2. Trichoderma and Aspergillus significantly reduced spruce beetle survival and reproduction in controlled assays.
3. A previously undescribed behaviour was observed, in which spruce beetle adults exuded oral secretions, especially within fungus-pervaded galleries.
4. These oral secretions inhibited the growth of fungi except A. nomius, and disrupted the morphology of the latter. Administration of these secretions indicated a dose-dependent inhibitory effect.
5. Oral secretions cultured on microbiological media yielded substantial bacterial growth.
6. Filter-sterilised secretions failed to inhibit fungal growth, evidence that the bacteria are responsible for the antifungal activity.
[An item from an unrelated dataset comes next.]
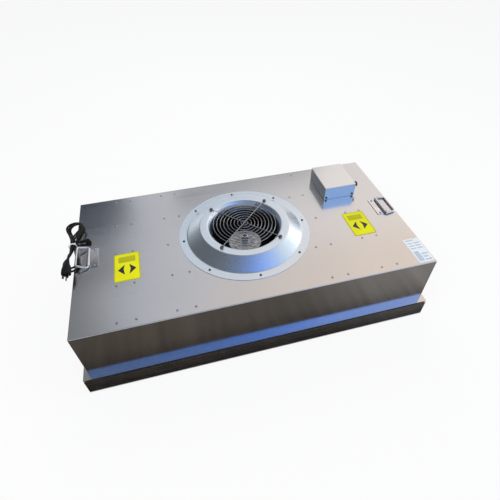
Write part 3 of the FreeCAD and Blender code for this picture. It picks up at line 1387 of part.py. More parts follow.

7. Nine bacterial isolates belonging to the Actinobacteria, Firmicutes, Gammaproteobacteria, and Betaproteobacteria taxa were obtained from the secretions.
8. Bacterial isolates showed species-specific inhibitory activity against the four fungi antagonistic to spruce beetle. The bacterium with the strongest fungal inhibition activity was the actinomycete Micrococcus luteus.
9. The production of bark beetle secretions containing bacteria that inhibit fungal growth is a novel finding. This suggests an additional level of complexity to ecological associations among bark beetles, conifers, and microorganisms, and an important adaptation for colonising subcortical tissue.